■ THE REQUEST ■
Each line below should be quoted exactly, please.

■ MATERIAL PROVIDED ■

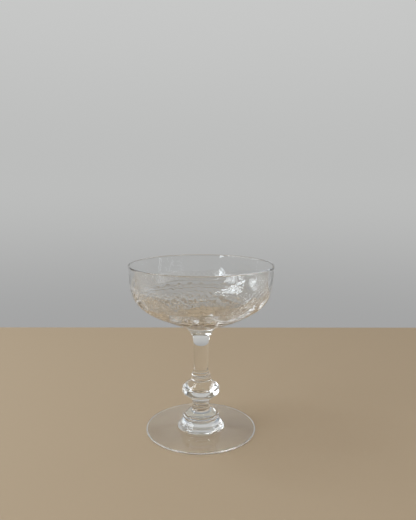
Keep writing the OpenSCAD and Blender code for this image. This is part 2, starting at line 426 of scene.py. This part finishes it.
# %% Waves
LONG_WAVE, SHORT_WAVE, STREAK_WAVE = 18 * MM, 8 * MM, 2.6 * MM
LONG_HEIGHT, SHORT_HEIGHT, STREAK_HEIGHT = 0.38 * MM, 0.085 * MM, 0.055 * MM
STREAK_SLANT, STREAK_STRETCH = 0.7, 0.25
CALM_RIM, RIM_FADE, SEAT_FADE = 3 * MM, 12 * MM, 8 * MM
OUTSIDE, INSIDE = Vector((0, 0, 0)), Vector((0, 0, 0.3))
RIM_REACH = reach("bowl")
noise.seed_set(7)
print("waves %.0f, %.0f and %.1f mm long" % (LONG_WAVE / MM, SHORT_WAVE / MM, STREAK_WAVE / MM))


def bowl_wave(place, normal):
    r = math.hypot(place.x, place.y)
    fade = min(1.0, max(0.0, (Z_RIM - CALM_RIM - place.z) / RIM_FADE))
    fade *= min(1.0, max(0.0, (r - SEAT_R["bowl"]) / SEAT_FADE))
    side = INSIDE if normal.x * place.x + normal.y * place.y < 0 else OUTSIDE
    long = noise.noise((place + side) / LONG_WAVE)
    short = noise.noise((place + side) / SHORT_WAVE)
    a = math.atan2(place.y, place.x) - STREAK_SLANT * place.z / RIM_REACH
    along = Vector((r * math.cos(a), r * math.sin(a), STREAK_STRETCH * place.z))
    streak = noise.noise(along / STREAK_WAVE + side)
    return fade * (LONG_HEIGHT * long + SHORT_HEIGHT * short + STREAK_HEIGHT * streak)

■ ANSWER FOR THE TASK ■
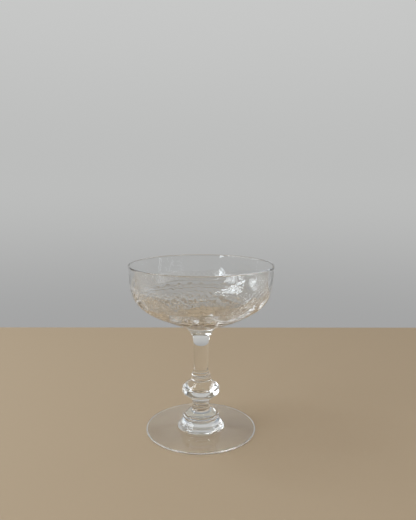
Keep writing the OpenSCAD and Blender code for this image. This is part 2, starting at line 426 of scene.py. This part finishes it.
# %% Waves
LONG_WAVE, SHORT_WAVE, STREAK_WAVE = 18 * MM, 8 * MM, 2.6 * MM
LONG_HEIGHT, SHORT_HEIGHT, STREAK_HEIGHT = 0.38 * MM, 0.085 * MM, 0.055 * MM
STREAK_SLANT, STREAK_STRETCH = 0.7, 0.25
CALM_RIM, RIM_FADE, SEAT_FADE = 3 * MM, 12 * MM, 8 * MM
OUTSIDE, INSIDE = Vector((0, 0, 0)), Vector((0, 0, 0.3))
RIM_REACH = reach("bowl")
noise.seed_set(7)
print("waves %.0f, %.0f and %.1f mm long" % (LONG_WAVE / MM, SHORT_WAVE / MM, STREAK_WAVE / MM))


def bowl_wave(place, normal):
    r = math.hypot(place.x, place.y)
    fade = min(1.0, max(0.0, (Z_RIM - CALM_RIM - place.z) / RIM_FADE))
    fade *= min(1.0, max(0.0, (r - SEAT_R["bowl"]) / SEAT_FADE))
    side = INSIDE if normal.x * place.x + normal.y * place.y < 0 else OUTSIDE
    long = noise.noise((place + side) / LONG_WAVE)
    short = noise.noise((place + side) / SHORT_WAVE)
    a = math.atan2(place.y, place.x) - STREAK_SLANT * place.z / RIM_REACH
    along = Vector((r * math.cos(a), r * math.sin(a), STREAK_STRETCH * place.z))
    streak = noise.noise(along / STREAK_WAVE + side)
    return fade * (LONG_HEIGHT * long + SHORT_HEIGHT * short + STREAK_HEIGHT * streak)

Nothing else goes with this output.